Advantages of a socialist unity list

  • It presents a Socialist United Front to the working class and the ruling class. This is the outcome most likely to inspire and give confidence to our class and put fear into the ruling class.
  • It allows us to focus on the main enemy – the bourgeois parties.
  • It enhances the credibility of all socialists.
  • It puts class unity before party interest and so undermines and isolates sectarians in all socialist groups.
  • It increases the likelihood of future cooperation between socialists. If, for example, we successfully argue that Tommy Sheridan tops the Socialist Unity PR List, on the grounds that he is the individual most likely to gain enough votes to win a seat, then the Socialist Unity List works to our advantage.
  • The necessary debates will enable us to develop our own Party programme.

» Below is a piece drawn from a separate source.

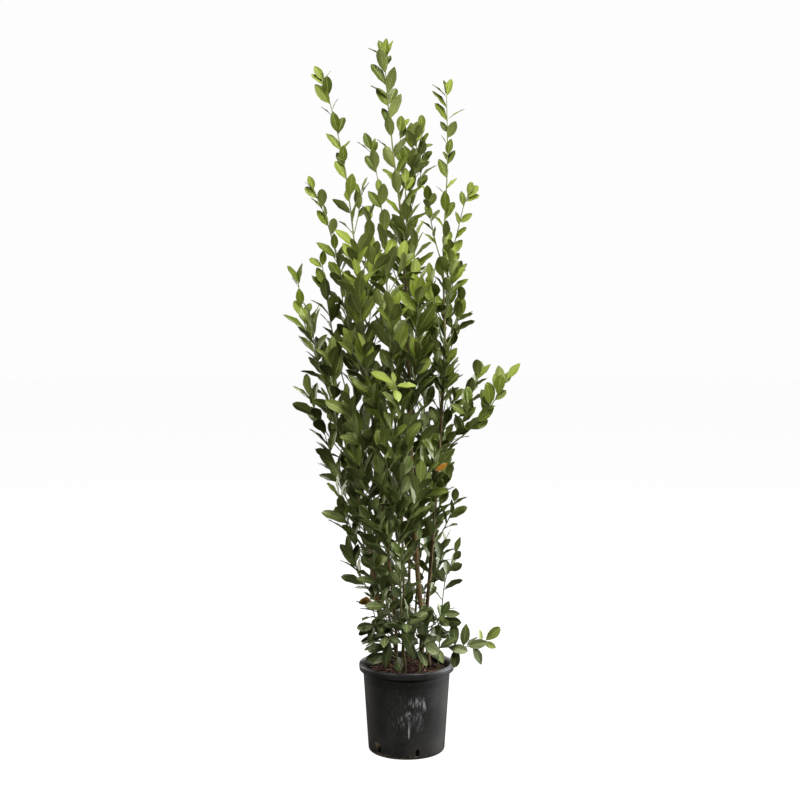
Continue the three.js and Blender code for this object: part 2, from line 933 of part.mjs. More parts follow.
function pot() {
  const angles = Array.from({ length: SLOT.count }, (_, i) => SLOT.firstAngle + (360 * i) / SLOT.count);
  const slots = angles.map(slotCutter);
  return slots.reduce((shell, slot) => shell.subtract(slot), potShell());
}

function innerRadius(z) {
  const { height, wallTopRadius, baseRadius, cornerRadius, wall } = POT;
  return between((z - cornerRadius) / (height - wall - cornerRadius), baseRadius, wallTopRadius) - wall;
}

// Uneven ground: a low mound with small lumps.
function groundHeight(x, y, edge) {
  const { top, mound, lump } = SOIL;
  const share = Math.hypot(x, y) / edge;
  const lumps = Math.sin(x / 7.3 + 1) * Math.cos(y / 6.1) + Math.sin((x + y) / 11) * Math.cos((x - y) / 4.7);
  return top + mound * (1 - share * share) + lump * lumps;
}

function soil() {
  const { top, edgeDrop, gap, rings } = SOIL;
  const edge = innerRadius(top - edgeDrop) - 2 * gap;
  const profile = [
    new THREE.Vector2(0, POT.wall + gap),
    new THREE.Vector2(POT.baseRadius - POT.cornerRadius - gap, POT.wall + gap),
    new THREE.Vector2(POT.baseRadius - POT.wall - gap, POT.cornerRadius + gap),
    new THREE.Vector2(edge, top - edgeDrop),
    ...rings.map((share) => new THREE.Vector2(share * edge, top)),
    new THREE.Vector2(0, top),
  ];
  const geometry = turned(profile);
  const position = geometry.attributes.position;
  for (let i = 0; i < position.count; i += 1) {
    if (position.getZ(i) === top) position.setZ(i, groundHeight(position.getX(i), position.getY(i), edge));
  }
  return solidOf(geometry);
}

// The hole in the soil that a stem stands in.
const HOLE_OVERSHOOT = 30;

function stemHole({ axes: [main] }) {
  const [low, high] = main.points;
  const way = high.clone().sub(low).normalize();
  const bottom = low.clone().addScaledVector(way, -HOLE_GAP);
  const mouth = high.clone().addScaledVector(way, HOLE_OVERSHOOT);
  const wide = main.radii[0] + HOLE_GAP / Math.cos(Math.PI / STEM_SIDES);
  return solidOf(branch([bottom, mouth], [wide, wide], STEM_SIDES));
}

// ---- The assembled plant ----

const potPlastic = new THREE.MeshStandardMaterial({ color: 0x35373a, roughness: 0.55, metalness: 0 });
const darkSoil = new THREE.MeshStandardMaterial({ color: 0x3a2118, roughness: 0.95, metalness: 0 });
const laurelGreen = new THREE.MeshStandardMaterial({ color: 0x4a6b2a, roughness: 0.5, metalness: 0 });

const plant = new THREE.Group();

function add(name, solid, material) {
  const mesh = new THREE.Mesh(geometryOf(solid), material);
  mesh.name = name;
  plant.add(mesh);
}

add("pot", pot(), potPlastic);
add("soil", plants.reduce((bed, one) => bed.subtract(stemHole(one)), soil()), darkSoil);
for (const one of plants) add(one.stem.name, leafyStem(one), laurelGreen);

export default plant;
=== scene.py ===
# %% [markdown]
# # A bay laurel in its nursery pot
#
# The plant is thirteen leafy stems that rise together from the soil of one round black pot. The packed
# model holds each of them as one plain solid: a straight-sided stem with about a fifth of its leaves.
# Here every solid gets a finer piece in the same place, and the leaves that the solids leave out.
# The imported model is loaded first, because everything else is placed in its frame.

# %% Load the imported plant
import math
from dataclasses import dataclass, field
from itertools import accumulate, product
from random import Random

import bmesh
import bpy
import numpy as np
from mathutils import Matrix, Vector, noise


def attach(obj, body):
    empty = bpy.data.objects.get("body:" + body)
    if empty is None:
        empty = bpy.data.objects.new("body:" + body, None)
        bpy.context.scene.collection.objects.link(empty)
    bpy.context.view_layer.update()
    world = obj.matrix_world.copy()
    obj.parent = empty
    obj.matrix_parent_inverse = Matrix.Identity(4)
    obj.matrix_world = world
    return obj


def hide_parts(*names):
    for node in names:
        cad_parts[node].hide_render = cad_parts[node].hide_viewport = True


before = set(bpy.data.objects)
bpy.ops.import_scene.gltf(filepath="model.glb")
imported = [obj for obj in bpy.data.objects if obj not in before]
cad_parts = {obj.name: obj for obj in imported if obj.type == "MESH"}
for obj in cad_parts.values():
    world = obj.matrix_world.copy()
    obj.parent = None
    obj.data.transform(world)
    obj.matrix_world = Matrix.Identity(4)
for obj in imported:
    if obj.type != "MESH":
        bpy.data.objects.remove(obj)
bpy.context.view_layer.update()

MM = 0.001
BODY = "root"

for name in ("Cube", "Light", "Camera"):  # what a new file in the window starts with
    if name in bpy.data.objects:
        bpy.data.objects.remove(bpy.data.objects[name])
bpy.ops.object.select_all(action="DESELECT")

# %% [markdown]
# ## Camera
#
# The plant is almost two metres tall, so it is seen from three and a half metres away, from a little
# above its middle and tilted down a touch: the pot shows its soil, and the tips stay upright. A lens of
# 58 mm from there keeps the stems straight. A longer lens further off would flatten the pot's mouth.

# %% Place the camera
CAMERA_AT = (-0.018, -3.52, 1.143)
CAMERA_TILT = 3
LENS = 58.5
SENSOR = 36

bpy.ops.object.camera_add(location=CAMERA_AT, rotation=(math.radians(90 - CAMERA_TILT), 0, 0))
camera = bpy.context.object
camera.data.lens = LENS
camera.data.sensor_width = SENSOR
bpy.context.scene.camera = camera
print("camera at", CAMERA_AT)

# %% [markdown]
# ## Wiring materials
#
# Every finish below is a small network of shader nodes. Placing nodes one by one in code is long-winded, so
# a `Wire` stands for the output of a node, and sums on wires add the nodes that do them. A finish is a
# function that wires up its nodes and says what goes into each input of the Principled shader. What is the
# same all over the surface stays a plain value, set on the shader itself.

# %% Wires
def fill_inputs(node, inputs):
    """Links wires to the inputs of a node, and sets plain values on them."""
    for key, value in inputs.items():
        if isinstance(value, Wire):
            node.id_data.links.new(value.socket, node.inputs[key])
        else:
            node.inputs[key].default_value = value


def add_node(tree, kind, inputs, **options):
    node = tree.nodes.new("ShaderNode" + kind)
    for name, value in options.items():
        setattr(node, name, value)
    fill_inputs(node, inputs)
    return node


class Wire:
    """The output of a shader node. What is done to it adds a node to the same material."""

    def __init__(self, node, output=0):
        self.socket = node.outputs[output]

    def to(self, kind, inputs, output=0, **options):
        return Wire(add_node(self.socket.id_data, kind, inputs, **options), output)

    def math(self, operation, other=0, **options):
        return self.to("Math", {0: self, 1: other}, operation=operation, **options)

    def __add__(self, other):
        return self.math("ADD", other)

    def __sub__(self, other):
        return self.math("SUBTRACT", other)

    def __mul__(self, other):
        return self.math("MULTIPLY", other)

    def vector(self, operation, other):
        return self.to("VectorMath", {0: self, 1: other}, operation=operation)

    def size(self):
        """How long a vector is."""
        return self.to("VectorMath", {0: self}, "Value", operation="LENGTH")

    def part(self, letter):
        """The X, Y or Z of a vector."""
        return self.to("SeparateXYZ", {0: self}, letter)

    def ranged(self, low, high, to_low=0, to_high=1):
        """Its place between low and high, as a number from to_low to to_high that stops at both."""
        inputs = {"Value": self, "From Min": low, "From Max": high, "To Min": to_low, "To Max": to_high}
        return self.to("MapRange", inputs)

    def noise(self, scale, detail=2, roughness=0.5):
        """A cloudy grain from 0 to 1 at each point."""
        inputs = {"Vector": self, "Scale": scale, "Detail": detail, "Roughness": roughness}
        return self.to("TexNoise", inputs, "Fac")

    def ramp(self, *stops):
        """A colour that runs through the stops, each (position, colour), as the wire's number goes up."""
        node = add_node(self.socket.id_data, "ValToRGB", {"Fac": self})
        elements = node.color_ramp.elements
        while len(elements) < len(stops):
            elements.new(0.5)
        for element, (position, colour) in zip(elements, stops):
            element.position = position
            element.color = (*colour, 1)
        return Wire(node, "Color")

    def bump(self, strength, depth, **options):
        """The normals of a relief, its depth in metres."""
        inputs = {"Strength": strength, "Distance": depth, "Height": self}
        return self.to("Bump", inputs, "Normal", **options)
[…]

Against vanguardism, For the united front
From the false belief that only one party can successfully lead the class in its battles with the bourgeoisie, it logically follows that one of the historic tasks of such a party is to eliminate or marginalise all other parties claiming to be for the working class. The baneful influence of this vanguard theory has contributed to the disunity of our class for far too long. To push back the bourgeois offensive and advance as a class we must embrace the tactic and organisational form of the United Front.

This article first appeared in the January 1999 issue of Red Republican, the bulletin of the Red Republicans in the Scottish Socialist Party.